AbstractsCommunication

Summarization And Sentiment Analysis For Understanding Socially-Generated Content

by Lu Wang




Institution: Cornell University
Department:
Year: 2016
Keywords: Natural Language Processing; Summarization; Sentiment Analysis
Posted: 02/05/2017
Record ID: 2072728
Full text PDF: http://hdl.handle.net/1813/43671


Abstract

During the past decades, we have witnessed the emergence of significant amounts of socially-generated content enabled by the widespread use of Internet, especially the social media websites. How to efficiently and effectively extract useful information and learn knowledge from the socially-generated content becomes a challenging task. Progress has been made in the area of natural language processing to help users understand and absorb knowledge from large volumes of text documents. This dissertation proposes broadly applicable natural language processing techniques to extract key information from massive amounts of heterogeneous textual data in response to users information queries and present it in a comprehensible way. Concretely, novel automatic summarization approaches are proposed to generate concise and informative responses from large amounts of texts to address users requests.

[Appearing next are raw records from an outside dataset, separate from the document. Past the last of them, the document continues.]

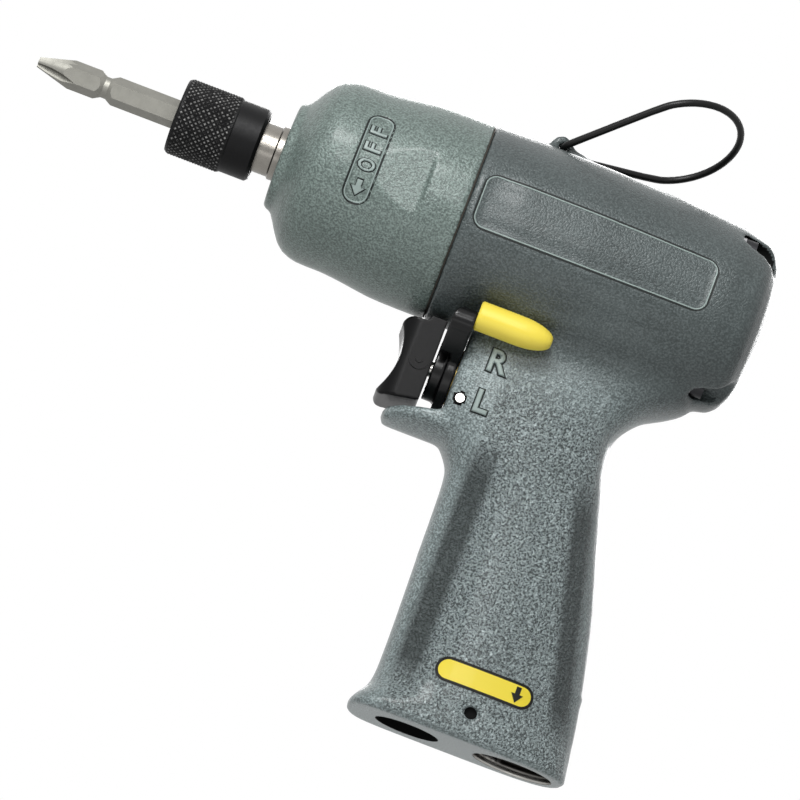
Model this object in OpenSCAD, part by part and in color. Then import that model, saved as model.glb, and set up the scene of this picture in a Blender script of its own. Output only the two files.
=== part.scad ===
// Pistol-grip pneumatic screwdriver with an impact mechanism and a quick-change chuck.
// The origin lies on the spindle axis at the mouth of the bit socket.
// The work is toward -X, the handle hangs toward -Z, and -Y is the side with the reversing knob.

/* [Screwdriver bit] */
// Size of the hexagon across its flats
bit_af = 6.35; // [5:0.05:6.35]
// Whole length of the double-ended bit
bit_l = 65; // [55:1:70]
// How far the bit stands out of the socket
bit_out = 37.5; // [30:0.5:42]
// Length of the cone at each end
tip_l = 9; // [7:0.5:10]
// Radius of the blunt end of the cone
tip_r = 1.3; // [0.9:0.1:1.8]
// Radius of the wheel that grinds the flutes
flute_wheel_r = 20; // [16:0.5:24]
// Thickness of the cross blades that stay between the flutes
blade_t = 1.1; // [0.8:0.1:1.5]
// Distance from a tip to the middle of the catch groove
catch_at = 17.8; // [14:0.1:20]
// Width of the catch groove at its rims
catch_w = 5; // [4:0.1:6]
// Width of the bottom of the catch groove
catch_waist_w = 1.2; // [0.6:0.1:2]
// Radius left at the bottom of the catch groove
catch_r = 2.7; // [2:0.1:3]
// Turn of the hexagon about the spindle
hex_turn = 15; // [0:1:59]

/* [Chuck] */
// Outer radius of the knurled sleeve
sleeve_r = 9.8; // [9.4:0.1:12]
// Length of the sleeve
sleeve_l = 21.7; // [21:0.1:24]
// How far the sleeve stands out in front of the anvil
sleeve_lead = 1; // [0.5:0.1:1.5]
// Length of the knurled band
knurl_l = 14.2; // [8:0.1:16]
// Depth of the knurl below the sleeve's radius
knurl_d = 0.5; // [0.2:0.05:0.6]
// Chamfer at the rear edge of the sleeve
sleeve_chamfer = 0.8; // [0.3:0.1:1.2]
// Wall of the sleeve around its spring
sleeve_wall = 1.5; // [1:0.1:1.8]
// Travel of the sleeve toward the work
sleeve_travel = 3.2; // [1:0.1:3.5]
// Wire radius of the sleeve spring
sleeve_wire_r = 0.4; // [0.3:0.05:0.5]
// Radius of the detent ball
ball_r = 1.5; // [1:0.05:1.55]

/* [Anvil] */
// Radius of the anvil shaft
anvil_r = 6.4; // [6.3:0.05:7]
// Radius of the step behind the chuck
anvil_step_r = 6.9; // [6.9:0.1:7.5]
// Depth of the hexagonal socket
socket_l = 29; // [28:0.5:32]
// Radius of the anvil's thrust collar
collar_r = 9.6; // [8.5:0.1:10]
// Radius of the anvil's rear pilot
pilot_r = 4; // [3:0.1:4.5]

/* [Hammer case] */
// Station of the front face of the case
case_front = 26.6; // [26:0.1:28]
// Length of the case
case_l = 46.4; // [45:0.1:48]
// Largest radius of the case
case_r = 25.3; // [25:0.1:27]
// Thickness of the front wall
case_front_wall = 10.4; // [9:0.1:12]
// Depth of the flat on each side of the case
flat_d = 1.5; // [0.8:0.1:2]
// Length of case behind the flats
flat_back = 10.2; // [8:0.1:14]
// Length of the pill-shaped badge recess, around the case
badge_l = 24; // [18:0.5:26]
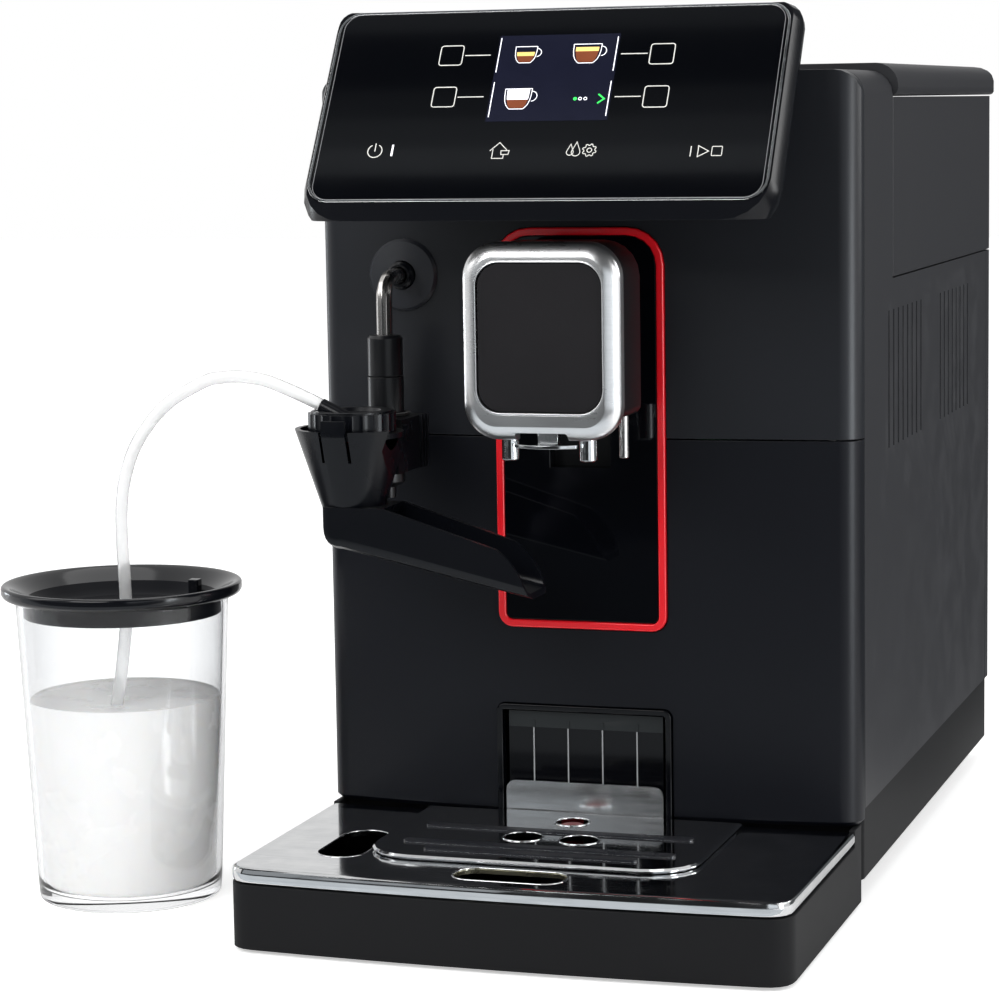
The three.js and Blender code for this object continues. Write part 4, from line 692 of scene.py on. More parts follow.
CASING = Plastic(
    "Matt casing plastic",
    "body_black",
    (0.024, 0.0245, 0.028),
    (0.0247, 0.0252, 0.0287),
    (0.06, 0.061, 0.066),
    0.46,
    0.004,
    specular=0.28,
    dust=0.001,
)
TRAY_SHELL = Plastic(
    "Matt tray plastic",
    "body_black",
    (0.0128, 0.013, 0.0141),
    (0.0133, 0.0135, 0.0146),
    (0.045, 0.045, 0.047),
    0.5,
    0.006,
    specular=0.08,
    dust=0.001,
)
FRONT = Plastic(
    "Satin front plastic",
    "body_black",
    (0.0078, 0.0092, 0.0132),
    (0.0085, 0.0099, 0.014),
    (0.05, 0.052, 0.058),
    0.36,
    0.012,
    specular=0.48,
    grain_strength=0.16,
)
# The front plastic made darker for the lower cover: painted shade, the plastic being the same as
# the upper cover's.
SHADED_LOWER_FRONT = replace(
    FRONT,
    name="Satin front plastic in painted shade",
    colour=(0.0036, 0.0044, 0.0076),
    cloud_colour=(0.004, 0.0049, 0.0083),
    specular=0.29,
)
TRIM = Plastic(
    "Fine trim plastic",
    "trim_black",
    (0.0065, 0.007, 0.0085),
    (0.0075, 0.008, 0.0095),
    (0.05, 0.05, 0.055),
    0.28,
    0.03,
    specular=0.34,
    grain_strength=0.12,
)
PANEL_SHELL = replace(
    TRIM,
    name="Panel housing plastic",
    colour=(0.0022, 0.0027, 0.0045),
    cloud_colour=(0.0026, 0.0031, 0.005),
    roughness=0.22,
    specular=0.22,
)
SATIN = Plastic(
    "Satin frother plastic",
    "trim_black",
    (0.0018, 0.0024, 0.0044),
    (0.0024, 0.003, 0.0052),
    (0.05, 0.052, 0.058),
    0.27,
    0.03,
    specular=0.3,
    grain_strength=0.2,
)
INSERT = Plastic(
    "Textured insert",
    "trim_black",
    (0.006, 0.0052, 0.007),
    (0.0088, 0.0077, 0.0098),
    (0.05, 0.045, 0.05),
    0.55,
    0.06,
    specular=0.28,
    grain_per_metre=1300.0,
    grain_depth=0.0001,
    grain_strength=0.6,
)
GLOSS = Plastic(
    "Piano black",
    "gloss_black",
    (0.0014, 0.0017, 0.0027),
    (0.0016, 0.0019, 0.003),
    (0.02, 0.02, 0.024),
    0.045,
    0.015,
    specular=0.4,
    grain_per_metre=300.0,
    grain_depth=0.00001,
    grain_strength=0.05,
    coat=0.3,
    dust=0.005,
)
TRACK_BLACK = replace(GLOSS, name="Track black", coat=0.0, specular=0.3)
BIN_BLACK = replace(GLOSS, name="Bin black", coat=0.0, specular=0.24, roughness=0.08)
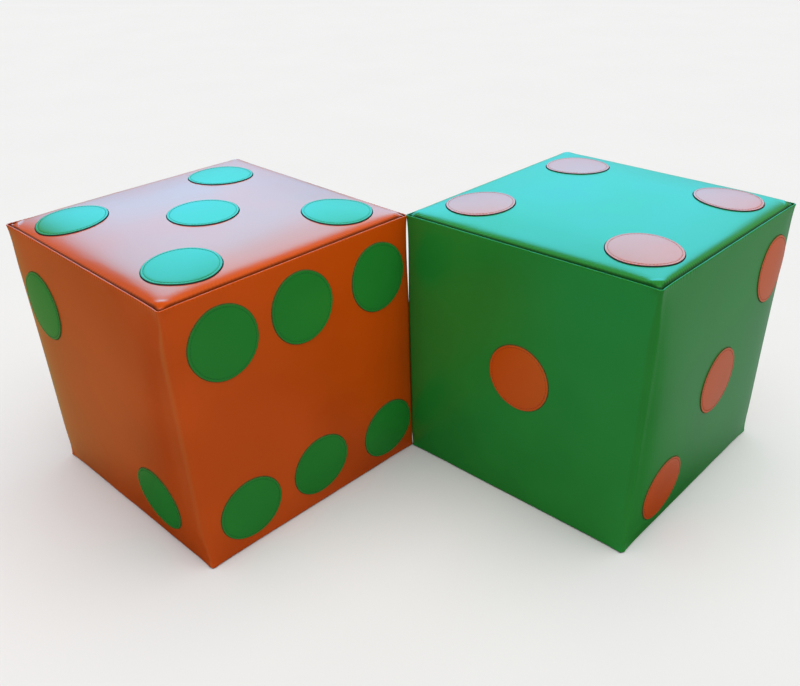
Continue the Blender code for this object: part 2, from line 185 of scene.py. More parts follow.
class Die:
    """Where a die stands, how big it is and the shape of its cover."""

    def __init__(self, prefix, zip_side, seed, soft_corner, crown, shoulder, slack, swells, leans):
        low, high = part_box(f"{prefix}_side_band")
        self.prefix = prefix
        self.body = f"{prefix}_die"
        self.zip_side = zip_side
        self.seed = seed
        self.soft_corner = soft_corner
        self.crown = crown  # swell of the upper panel
        self.shoulder, self.shoulder_width = shoulder  # its steep rise beside the seam
        self.slack = slack  # how much wider it gets along the seams at -X and at -Y
        self.swells = swells  # how far the upright corner at t stands out below its upper part
        self.leans = leans  # how far a top corner of the soft block stands off its place
        self.side = high.z - low.z
        self.half = self.side / 2
        self.bottom = low.z
        self.top = high.z
        self.rim = self.top - RIM_BELOW
        zip_low, zip_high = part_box(f"{prefix}_zip_stop")
        self.zip_level = (zip_low.z + zip_high.z) / 2
        slide = next(j for j in frame["joints"] if j["name"] == f"{prefix}_zip_slide")
        turn = math.atan2(slide["axis"][1], slide["axis"][0]) - (zip_side - 1) * math.pi / 2
        middle = (low + high) / 2
        self.place = Matrix.Translation((middle.x, middle.y, 0)) @ Matrix.Rotation(turn, 4, "Z")
        self.band_moved = None
        self.end_moved = {}

    def zip_share(self, t):
        """1 along the zip and 0 elsewhere, at t round the die."""
        share = t - self.zip_side
        x = (share - 0.5) * self.side
        return np.clip((ZIP_HALF_LENGTH - np.abs(x)) / (3 * MM) + 0.5, 0, 1)

    def band(self, t, up):
        """Outer face of the band at t round the die and up from 0 to 1, with outward normals."""
        t = np.mod(t, 4.0)
        level = 2 * up - 1
        height = up * self.side
        softer = smooth_step((np.minimum(height, self.side - height) - 6 * MM) / (60 * MM))
        radius = SEAM_CORNER + (self.soft_corner - SEAM_CORNER) * softer
        fuller = 0.25 * (radius - SEAM_CORNER)
        plan, normal = square_point(t, self.half + fuller, radius)
        along = 2 * (t - np.floor(t)) - 1
        to_corner = (1 - np.abs(along)) * self.half
        to_seam = np.minimum(height, self.side - height)
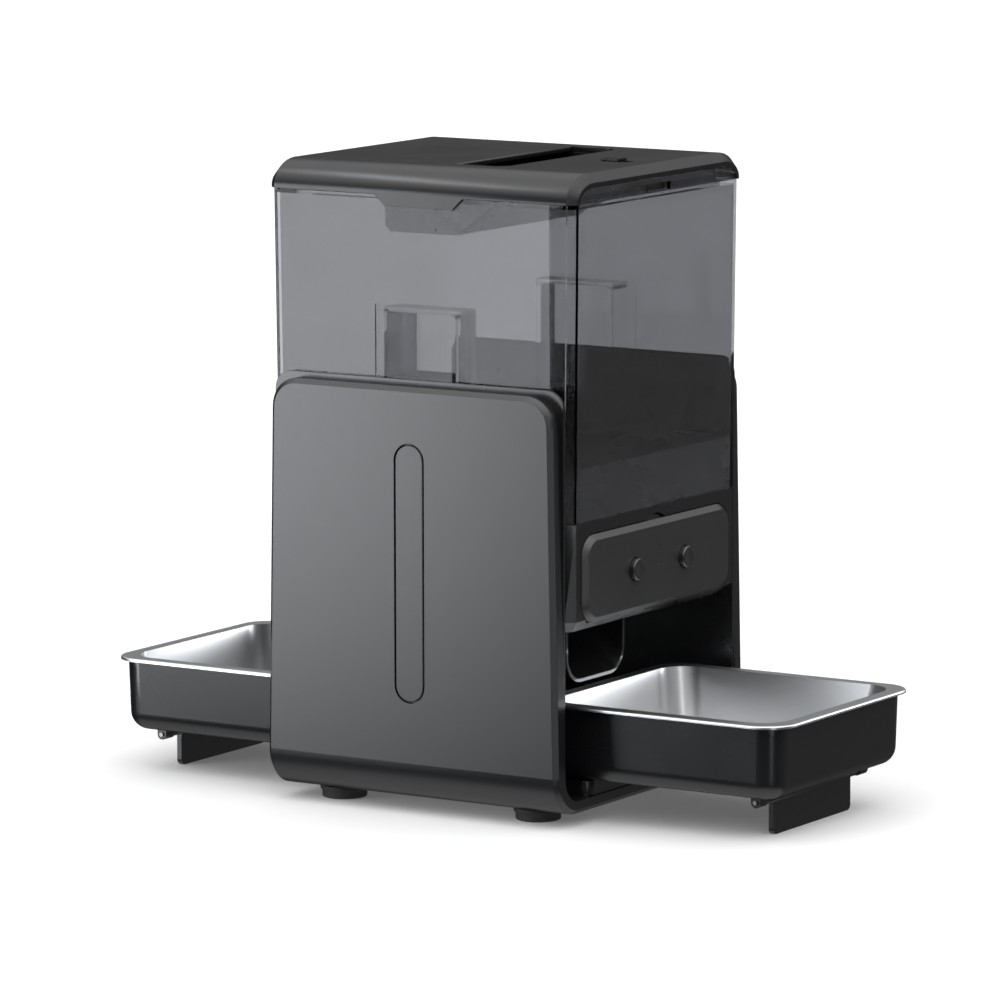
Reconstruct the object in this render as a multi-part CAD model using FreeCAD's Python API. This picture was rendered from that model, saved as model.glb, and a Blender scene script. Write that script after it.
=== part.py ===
import FreeCAD, Part
import math
import os

# Twin-bowl automatic pet feeder, millimetres.
# Origin: middle of the footprint on the surface it stands on.
# +X runs towards the bowl under the control panel, +Y towards the rear arm, +Z up.

V = FreeCAD.Vector

# cradle, the U that everything stands in
cradleHalfY = 90.8
armThick = 8.2
armBevel = 2.4
armTopRadius = 15.0
cradleTopZ = 213.2
cradleUnderZ = 6.3
cradleFloor = 6.7
cradleBend = 20.0
cradleFloorZ = cradleUnderZ + cradleFloor
armInnerY = cradleHalfY - armThick
linerThick = 1.8
linerOverTop = 2.5
linerOverSide = 2.4

# dosing housing under the tank
bodyHalfX = 86.7
bodyLinerGap = 1.1
bodyHalfY = armInnerY - linerThick - bodyLinerGap
bodyTopZ = 149.8
bodyHeight = 53.8
bodyBottomZ = bodyTopZ - bodyHeight
bodyLowerBevel = 6.0
bodyWall = 2.6
bodyEndWall = 5.5
bodyInnerHalfX = bodyHalfX - bodyEndWall
deckSkin = 2.6
deckUnderZ = bodyTopZ - deckSkin
coverSkin = 2.4
cornerChamfer = 4.4

# the cradle tapers to stay just inside the ends of the housing
cradleBottomHalfX = bodyHalfX - 1.4
cradleTopHalfX = bodyHalfX - 5.3
linerHalfX = cradleTopHalfX + linerOverSide
inlayWidth = 16.0
inlayLowZ = 57.0
inlayHighZ = cradleTopZ - 28.6
inlayThick = 2.2
inlayGap = 0.7

# general fits
running = 0.05
clear = 0.3
screwRadius = 1.5
screwPlay = 0.03

# lid and tank
totalHeight = 320.0
lidDepth = 14.0
lidEdgeZ = totalHeight - lidDepth
tankTopHalfX = bodyHalfX + 1.7
tankTopHalfY = bodyHalfY + 0.5
tankBottomZ = bodyTopZ + clear
tankWall = 2.2
lidHalfX = tankTopHalfX + 0.6
lidHalfY = tankTopHalfY + 1.4
lidRollY = 19.0
lidRollZ = 13.0
lidWall = 2.4
lidSkin = 3.0
lidEndBand = 2.3
tabTop, tabBottom, tabDrop = 51.0, 39.0, 5.8
shoulderZ = lidEdgeZ - clear
shelfWidth = 11.3
shelfHalfX = tankTopHalfX - shelfWidth
shelfHalfY = tankTopHalfY - shelfWidth
fingerHalfX, fingerDepth = 20.0, 14.0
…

We study textual data ranging from eloquent news articles written by professionals in traditional media, to massive user-generated content in popular social media, and to spontaneous conversations containing disfluency and interruptions. Furthermore, sentiment analysis methods are presented for studying the social interactions in online discussions. We target at discovering useful knowledge from informal text and thus obtaining a deeper understanding of socially-generated content. Advisors/Committee Members: Turnbull,Bruce William (committeeMember), Gehrke,Johannes E. (committeeMember).